GPU acceleration of four-way coupled PP-DNS for compressible particle-laden wall turbulence

Abstract

This paper presents an efficient implementation of the four-way coupled point-particle direct numerical simulation (PP-DNS) for compressible particle-laden wall turbulence, utilizing the open-source finite-difference compressible Navier–Stokes solver, STREAmS. The proposed design integrates a GPU-based two-phase collision detection algorithm known as the spatial subdivision method, along with specialized storage and MPI communication strategies for Lagrangian particles on multi-GPU platforms. Specifically, a ‘page table’ like data structure is designed to store the particle information compactly and to enable highly parallelized packing and unpacking procedures for GPU-GPU data exchange.

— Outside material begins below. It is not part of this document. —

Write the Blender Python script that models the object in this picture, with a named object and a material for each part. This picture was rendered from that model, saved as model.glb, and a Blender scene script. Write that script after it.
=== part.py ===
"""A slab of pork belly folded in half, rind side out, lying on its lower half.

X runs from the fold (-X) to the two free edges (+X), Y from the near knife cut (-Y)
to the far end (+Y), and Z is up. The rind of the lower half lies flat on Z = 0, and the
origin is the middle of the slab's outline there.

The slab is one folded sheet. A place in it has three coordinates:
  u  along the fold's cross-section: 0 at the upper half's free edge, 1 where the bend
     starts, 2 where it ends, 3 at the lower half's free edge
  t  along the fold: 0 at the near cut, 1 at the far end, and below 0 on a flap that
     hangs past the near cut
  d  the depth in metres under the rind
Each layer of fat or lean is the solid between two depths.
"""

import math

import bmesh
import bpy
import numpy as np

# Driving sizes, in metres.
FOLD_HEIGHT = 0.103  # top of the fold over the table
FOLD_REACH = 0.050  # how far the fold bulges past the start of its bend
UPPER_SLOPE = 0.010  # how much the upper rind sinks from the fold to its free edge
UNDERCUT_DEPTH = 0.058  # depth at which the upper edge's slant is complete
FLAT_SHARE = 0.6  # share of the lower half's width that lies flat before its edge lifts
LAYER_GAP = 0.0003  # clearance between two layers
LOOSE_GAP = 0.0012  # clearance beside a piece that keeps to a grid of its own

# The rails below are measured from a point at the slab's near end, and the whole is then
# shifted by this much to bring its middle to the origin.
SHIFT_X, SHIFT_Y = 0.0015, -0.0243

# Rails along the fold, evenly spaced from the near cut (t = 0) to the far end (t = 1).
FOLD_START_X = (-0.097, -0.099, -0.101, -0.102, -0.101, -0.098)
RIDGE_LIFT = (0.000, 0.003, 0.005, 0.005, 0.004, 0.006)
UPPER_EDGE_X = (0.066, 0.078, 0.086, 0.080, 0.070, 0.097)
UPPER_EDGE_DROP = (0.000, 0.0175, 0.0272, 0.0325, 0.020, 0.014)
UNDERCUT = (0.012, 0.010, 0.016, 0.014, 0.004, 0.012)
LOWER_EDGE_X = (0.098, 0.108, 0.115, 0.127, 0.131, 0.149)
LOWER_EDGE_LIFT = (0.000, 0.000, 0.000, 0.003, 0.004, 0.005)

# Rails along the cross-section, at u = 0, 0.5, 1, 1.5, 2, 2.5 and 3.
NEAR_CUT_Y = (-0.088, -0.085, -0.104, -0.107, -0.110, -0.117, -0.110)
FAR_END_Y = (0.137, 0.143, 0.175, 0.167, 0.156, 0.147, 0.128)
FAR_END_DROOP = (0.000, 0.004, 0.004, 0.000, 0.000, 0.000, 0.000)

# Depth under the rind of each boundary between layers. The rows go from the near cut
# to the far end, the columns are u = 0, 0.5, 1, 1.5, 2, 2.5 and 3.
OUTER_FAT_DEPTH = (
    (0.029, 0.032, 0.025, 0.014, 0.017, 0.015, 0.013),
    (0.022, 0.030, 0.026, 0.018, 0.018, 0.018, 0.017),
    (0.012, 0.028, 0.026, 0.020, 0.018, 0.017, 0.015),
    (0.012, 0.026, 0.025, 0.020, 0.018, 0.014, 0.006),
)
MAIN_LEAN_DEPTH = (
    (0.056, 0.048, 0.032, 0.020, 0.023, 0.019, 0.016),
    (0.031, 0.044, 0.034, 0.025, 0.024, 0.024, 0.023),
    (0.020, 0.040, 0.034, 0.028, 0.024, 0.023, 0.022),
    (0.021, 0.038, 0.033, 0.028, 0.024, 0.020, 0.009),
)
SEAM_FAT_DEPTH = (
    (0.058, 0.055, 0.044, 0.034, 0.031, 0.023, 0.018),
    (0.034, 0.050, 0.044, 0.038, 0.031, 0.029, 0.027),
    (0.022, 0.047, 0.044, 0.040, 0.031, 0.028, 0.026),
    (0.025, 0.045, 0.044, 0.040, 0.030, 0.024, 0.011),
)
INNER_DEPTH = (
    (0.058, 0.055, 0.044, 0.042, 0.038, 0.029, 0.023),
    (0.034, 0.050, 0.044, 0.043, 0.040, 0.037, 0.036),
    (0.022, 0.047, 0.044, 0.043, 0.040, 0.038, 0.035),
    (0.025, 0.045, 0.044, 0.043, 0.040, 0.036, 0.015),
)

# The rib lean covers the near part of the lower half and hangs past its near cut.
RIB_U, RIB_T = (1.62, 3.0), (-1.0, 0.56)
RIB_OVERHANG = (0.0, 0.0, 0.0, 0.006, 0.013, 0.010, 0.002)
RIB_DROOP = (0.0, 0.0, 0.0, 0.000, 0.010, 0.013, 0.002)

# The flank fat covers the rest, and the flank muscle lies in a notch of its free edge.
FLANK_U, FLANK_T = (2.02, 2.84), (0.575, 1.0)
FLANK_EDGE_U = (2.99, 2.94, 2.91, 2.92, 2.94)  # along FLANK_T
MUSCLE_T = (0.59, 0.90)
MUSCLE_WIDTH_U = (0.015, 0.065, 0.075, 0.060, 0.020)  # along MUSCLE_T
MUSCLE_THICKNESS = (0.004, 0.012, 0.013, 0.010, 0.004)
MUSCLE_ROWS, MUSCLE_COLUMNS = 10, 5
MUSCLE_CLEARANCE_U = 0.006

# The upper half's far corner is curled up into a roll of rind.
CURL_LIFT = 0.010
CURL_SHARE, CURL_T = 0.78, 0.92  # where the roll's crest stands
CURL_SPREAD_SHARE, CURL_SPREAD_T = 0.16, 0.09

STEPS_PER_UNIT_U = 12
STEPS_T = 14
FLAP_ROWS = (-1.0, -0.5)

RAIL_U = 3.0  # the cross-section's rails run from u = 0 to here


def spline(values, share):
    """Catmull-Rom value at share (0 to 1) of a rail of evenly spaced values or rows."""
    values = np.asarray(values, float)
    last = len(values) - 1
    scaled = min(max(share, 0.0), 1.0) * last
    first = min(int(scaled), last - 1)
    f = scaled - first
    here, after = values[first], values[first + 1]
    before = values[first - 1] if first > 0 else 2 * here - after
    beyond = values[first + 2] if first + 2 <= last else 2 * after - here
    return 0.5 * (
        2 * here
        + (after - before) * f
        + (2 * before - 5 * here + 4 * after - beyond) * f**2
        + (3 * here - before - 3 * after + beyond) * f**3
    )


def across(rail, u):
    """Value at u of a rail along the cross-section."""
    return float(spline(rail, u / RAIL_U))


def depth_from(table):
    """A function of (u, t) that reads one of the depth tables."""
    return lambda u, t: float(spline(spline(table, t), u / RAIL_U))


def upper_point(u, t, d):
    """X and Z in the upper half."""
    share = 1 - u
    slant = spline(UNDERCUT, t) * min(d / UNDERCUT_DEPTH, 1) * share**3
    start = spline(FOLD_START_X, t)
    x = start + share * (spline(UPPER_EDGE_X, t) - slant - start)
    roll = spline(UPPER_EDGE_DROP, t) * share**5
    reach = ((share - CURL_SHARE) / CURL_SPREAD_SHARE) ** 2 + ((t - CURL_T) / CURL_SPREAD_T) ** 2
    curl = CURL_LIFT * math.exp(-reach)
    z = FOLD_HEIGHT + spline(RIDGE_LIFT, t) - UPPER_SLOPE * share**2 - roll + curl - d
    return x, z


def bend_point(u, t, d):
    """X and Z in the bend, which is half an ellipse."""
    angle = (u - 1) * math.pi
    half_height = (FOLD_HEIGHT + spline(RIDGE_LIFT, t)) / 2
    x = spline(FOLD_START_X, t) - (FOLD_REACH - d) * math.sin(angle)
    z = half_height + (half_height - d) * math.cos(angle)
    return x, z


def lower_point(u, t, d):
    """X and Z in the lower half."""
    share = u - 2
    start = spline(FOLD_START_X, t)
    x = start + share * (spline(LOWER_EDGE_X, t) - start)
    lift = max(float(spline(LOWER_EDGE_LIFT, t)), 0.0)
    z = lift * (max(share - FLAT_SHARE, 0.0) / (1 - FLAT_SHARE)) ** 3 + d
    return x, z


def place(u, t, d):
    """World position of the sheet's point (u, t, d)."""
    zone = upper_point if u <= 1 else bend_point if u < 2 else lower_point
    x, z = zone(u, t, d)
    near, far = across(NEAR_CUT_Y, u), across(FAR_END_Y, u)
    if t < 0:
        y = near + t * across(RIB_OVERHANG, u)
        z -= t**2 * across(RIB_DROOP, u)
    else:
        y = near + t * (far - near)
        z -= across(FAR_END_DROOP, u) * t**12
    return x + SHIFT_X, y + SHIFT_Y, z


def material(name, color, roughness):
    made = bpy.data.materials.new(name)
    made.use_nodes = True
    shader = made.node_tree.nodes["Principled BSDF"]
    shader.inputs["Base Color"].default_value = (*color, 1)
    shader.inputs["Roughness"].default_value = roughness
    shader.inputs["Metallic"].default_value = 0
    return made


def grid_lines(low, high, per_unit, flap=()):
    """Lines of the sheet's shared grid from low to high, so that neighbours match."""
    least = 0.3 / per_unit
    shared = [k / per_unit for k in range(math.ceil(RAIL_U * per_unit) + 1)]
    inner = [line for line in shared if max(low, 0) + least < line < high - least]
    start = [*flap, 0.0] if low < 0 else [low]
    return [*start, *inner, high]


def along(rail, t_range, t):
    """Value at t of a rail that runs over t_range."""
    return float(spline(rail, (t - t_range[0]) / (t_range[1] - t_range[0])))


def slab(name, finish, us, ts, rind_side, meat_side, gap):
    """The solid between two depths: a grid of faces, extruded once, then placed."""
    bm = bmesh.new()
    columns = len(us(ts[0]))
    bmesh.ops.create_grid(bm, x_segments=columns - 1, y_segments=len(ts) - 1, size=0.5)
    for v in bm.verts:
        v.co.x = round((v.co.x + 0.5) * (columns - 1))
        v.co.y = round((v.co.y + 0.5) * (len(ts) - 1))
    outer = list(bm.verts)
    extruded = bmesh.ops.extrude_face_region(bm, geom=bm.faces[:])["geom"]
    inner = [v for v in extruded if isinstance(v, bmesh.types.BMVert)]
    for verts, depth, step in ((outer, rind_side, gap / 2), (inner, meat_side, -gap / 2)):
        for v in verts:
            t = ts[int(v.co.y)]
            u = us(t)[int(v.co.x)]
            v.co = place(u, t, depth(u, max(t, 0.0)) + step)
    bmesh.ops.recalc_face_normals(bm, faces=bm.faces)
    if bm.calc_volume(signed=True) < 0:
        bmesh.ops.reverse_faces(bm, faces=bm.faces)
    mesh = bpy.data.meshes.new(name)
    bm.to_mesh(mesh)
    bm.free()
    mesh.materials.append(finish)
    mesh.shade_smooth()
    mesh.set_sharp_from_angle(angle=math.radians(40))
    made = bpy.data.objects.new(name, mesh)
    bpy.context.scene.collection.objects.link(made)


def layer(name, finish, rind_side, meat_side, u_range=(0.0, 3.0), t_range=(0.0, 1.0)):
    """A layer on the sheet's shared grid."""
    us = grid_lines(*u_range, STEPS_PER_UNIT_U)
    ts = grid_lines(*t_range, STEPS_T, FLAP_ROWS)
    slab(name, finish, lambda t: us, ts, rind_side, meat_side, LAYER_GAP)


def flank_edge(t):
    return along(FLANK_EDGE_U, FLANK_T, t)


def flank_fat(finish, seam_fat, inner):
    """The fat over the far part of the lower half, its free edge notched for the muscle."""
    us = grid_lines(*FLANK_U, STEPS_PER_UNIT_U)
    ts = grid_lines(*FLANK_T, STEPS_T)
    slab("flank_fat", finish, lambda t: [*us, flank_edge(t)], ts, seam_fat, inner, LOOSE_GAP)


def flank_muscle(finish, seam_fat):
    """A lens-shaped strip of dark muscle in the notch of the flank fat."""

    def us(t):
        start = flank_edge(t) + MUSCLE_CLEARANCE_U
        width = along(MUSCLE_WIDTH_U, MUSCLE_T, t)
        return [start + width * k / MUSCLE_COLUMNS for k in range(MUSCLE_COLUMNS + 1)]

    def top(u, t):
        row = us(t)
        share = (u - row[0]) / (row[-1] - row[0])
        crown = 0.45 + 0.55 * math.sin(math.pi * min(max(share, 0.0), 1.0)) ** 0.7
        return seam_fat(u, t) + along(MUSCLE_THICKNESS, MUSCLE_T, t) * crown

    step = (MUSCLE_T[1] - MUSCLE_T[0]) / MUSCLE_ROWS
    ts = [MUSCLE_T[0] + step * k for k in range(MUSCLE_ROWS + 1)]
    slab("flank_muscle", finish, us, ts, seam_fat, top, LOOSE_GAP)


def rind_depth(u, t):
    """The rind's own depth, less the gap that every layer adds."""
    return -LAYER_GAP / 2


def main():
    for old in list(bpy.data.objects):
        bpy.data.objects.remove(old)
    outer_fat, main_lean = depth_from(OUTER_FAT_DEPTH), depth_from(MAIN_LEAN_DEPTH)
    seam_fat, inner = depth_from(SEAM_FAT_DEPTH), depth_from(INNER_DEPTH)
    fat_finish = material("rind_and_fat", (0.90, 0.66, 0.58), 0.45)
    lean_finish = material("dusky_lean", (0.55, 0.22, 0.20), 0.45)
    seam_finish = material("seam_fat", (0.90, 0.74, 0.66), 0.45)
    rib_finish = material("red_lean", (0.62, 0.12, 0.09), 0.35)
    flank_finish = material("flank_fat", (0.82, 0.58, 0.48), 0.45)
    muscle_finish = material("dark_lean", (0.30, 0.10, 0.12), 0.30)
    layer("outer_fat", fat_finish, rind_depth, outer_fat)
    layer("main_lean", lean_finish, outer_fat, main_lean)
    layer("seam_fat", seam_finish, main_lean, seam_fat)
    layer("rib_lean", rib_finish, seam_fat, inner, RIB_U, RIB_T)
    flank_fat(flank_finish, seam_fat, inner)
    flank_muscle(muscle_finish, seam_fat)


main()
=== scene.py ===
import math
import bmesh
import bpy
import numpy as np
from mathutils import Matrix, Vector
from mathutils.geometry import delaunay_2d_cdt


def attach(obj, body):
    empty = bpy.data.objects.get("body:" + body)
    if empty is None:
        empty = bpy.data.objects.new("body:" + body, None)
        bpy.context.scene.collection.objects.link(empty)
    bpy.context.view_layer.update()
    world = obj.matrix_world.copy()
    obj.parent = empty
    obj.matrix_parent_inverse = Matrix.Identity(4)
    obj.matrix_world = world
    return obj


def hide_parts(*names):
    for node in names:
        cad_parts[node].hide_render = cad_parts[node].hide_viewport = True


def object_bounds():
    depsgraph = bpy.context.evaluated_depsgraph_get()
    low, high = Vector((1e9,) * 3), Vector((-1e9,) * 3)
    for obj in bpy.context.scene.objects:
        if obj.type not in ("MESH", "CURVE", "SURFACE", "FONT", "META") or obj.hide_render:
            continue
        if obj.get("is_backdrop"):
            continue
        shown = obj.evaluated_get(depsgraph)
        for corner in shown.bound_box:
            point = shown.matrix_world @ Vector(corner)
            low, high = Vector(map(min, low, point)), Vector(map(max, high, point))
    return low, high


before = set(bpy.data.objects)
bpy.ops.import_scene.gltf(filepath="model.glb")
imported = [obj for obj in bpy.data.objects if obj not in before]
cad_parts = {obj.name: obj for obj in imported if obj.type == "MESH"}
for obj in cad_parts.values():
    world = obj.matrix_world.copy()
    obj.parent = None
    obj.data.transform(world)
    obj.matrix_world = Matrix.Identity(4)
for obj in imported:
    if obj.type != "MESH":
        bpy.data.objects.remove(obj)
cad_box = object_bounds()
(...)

These advancements significantly reduce the computational cost of four-way coupled particle-laden flow simulations, enabling efficient simulations involving over $O\left(10^7\right)$ particles (an order of magnitude higher than that in the state-of-the-art simulations) on a single NVIDIA A100 GPU. To validate the proposed implementation, we perform simulations of compressible particle-laden wall-bounded turbulence using canonical configurations such as channel flows and zero-pressure-gradient boundary layers. The example results highlight the effects of inter-particle collisions and flow compressibility. Furthermore, we assess single-GPU performance and scalability by employing up to eight NVIDIA GPU devices. Even for four-way coupled simulations, the elapsed time per step scales approximately linearly with the number of particles (when the number of particles is large enough), and a parallel efficiency of 94.1% is achieved on 8 NVIDIA A100 GPUs.